The vast majority of charging stations are still non-networked, meaning they can’t communicate or react to inputs from a smart electric grid. As a result, electric utilities can’t communicate with stations to inform owners or operators of current conditions, nor can they control, monitor or meter charging stations.
If control were possible, grid regulation could be enhanced and more station owners could participate in energy saving and cost saving programs.
To help utilities and station owners reap these benefits, the U.S. Department of Energy’s (DOE) Argonne National Laboratory and the start-up Qmulus have developed a way to transform so-called ‘dumb’ charging stations into smart ones, with two-way communications that enables monitoring, metering and control.
One half of their solution is Argonne’s Smart Charge Adapter (SCA), a device that attaches to existing charge infrastructure, enabling them to communicate wirelessly. The second half is Qmulus’s cloud computing platform (QCP), an interface that electrical utilities and station operators can use to remotely regulate the charging process.
Key features: Interoperability and Aggregation
Argonne’s SCA is designed to go in between the charge outlet and the plug-in electric vehicle (PEV) to which it is connected. The device can be added to any type of AC charging station, whether networked or non-networked, as well as any type of PEV utilizing the standard SAE J1772 plug and inlet.
Users don’t need to upgrade their electrical vehicle supply equipment (EVSE) in order to use the SCA, which makes the technology easy for station owners to adopt. Even the station owners on proprietary networks can take advantage of the tool.
“If those owners don’t like the fees or being forced into a single vendor, they can lock the SCA to the connector of their current infrastructure and switch networks,” said Argonne electrical engineer Jason Harper.
The device supports revenue-grade metering, meaning electric utilities can use it for billing purposes. The SCA is also capable of Wi-Fi transmission, enabling it to relay information about charging conditions to different users via the “cloud.”
The QCP makes use of the SCA’s Wi-Fi capabilities to enable electric utilities and station owners to remotely monitor and control the charging process. Through the SCA, utilities can regulate, in an aggregated fashion, connected vehicles and charging stations. PEV owners would have the option to opt-in or out of programs and receive a financial benefit for participation.

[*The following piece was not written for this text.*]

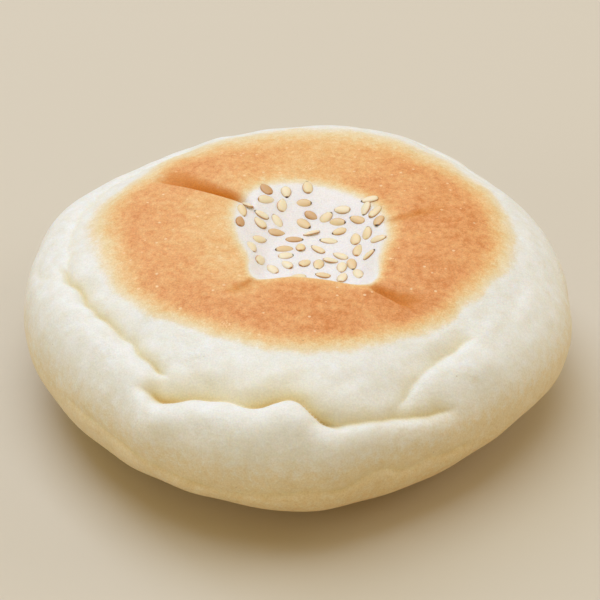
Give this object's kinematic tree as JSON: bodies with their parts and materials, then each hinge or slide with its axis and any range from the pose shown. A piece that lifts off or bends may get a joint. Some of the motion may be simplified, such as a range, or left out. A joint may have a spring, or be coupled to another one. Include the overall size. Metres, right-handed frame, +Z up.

Key benefits: Improving grid regulation and expanding access to smart charging programs
Control over charging processes will enable electric utilities to better regulate supply and demand across the grid. For example, utilities could increase PEV charging power to “sink” excess supply whenever supply exceeds demand and decrease power to maintain grid stability when demand surpasses supply.
Using the SCA and QCP together, utilities can also encourage more customers to join their energy saving programs, which give customers reduced rates for PEV charging, or for charging vehicles during off-peak hours.
Today most residential and privately owned charging stations can’t participate in these programs because they lack the necessary infrastructure, such as an additional smart meter or expensive home energy management systems (HEMS). And for many programs, utilities also have to rely on customers to make changes, such as remembering to charge during optimal service hours and to unplug during periods of high demand.
Using the SCA, utilities would no longer need to install added infrastructure, or have to rely on customers’ vigilance for programs to be effective. Instead, all their customers would need to do is sign up for the various programs then leave it to the utility to schedule and adapt charging based on the owner’s charging preferences/constraints.
“With the SCA, utilities no longer need to install a separate meter but can instead use the adapter to separately monitor charging and calculate billing, and integrate all that data from any charge station into their backend using just one system,” Harper said.
Electric vehicles can help encourage more integration of renewable energy into the smart grid given their flexibility and control of charge events. However, to take advantage of this flexibility and control, utilities and aggregators need the proper tools to aggregate the available electric vehicle load. In the future, the SCA and QCP when deployed at scale could be these tools.
Additional application: Diagnosing charging issues
The SCA can also be used by vehicle manufacturers as a diagnostic tool. To enable this application, Argonne researchers are developing a companion device to the SCA, known as the diagnostic electric vehicle adapter (DEVA).
DEVA can diagnose problems PEV owners may encounter while charging. Today these problems are not easy for technicians to discern, especially if the source of the problem is the charging infrastructure rather than the vehicle itself.
By giving technicians the ability to remotely analyze charging issues in both the vehicle and the charging station, DEVA will make the process of diagnosing and resolving charging issues more efficient.
Development of the SCA is funded by the Technology Commercialization Fund managed by DOE’s Office of Technology Transitions. SCA is being developed and tested in partnership with Qmulus, LLC, and Zen Ecosystems.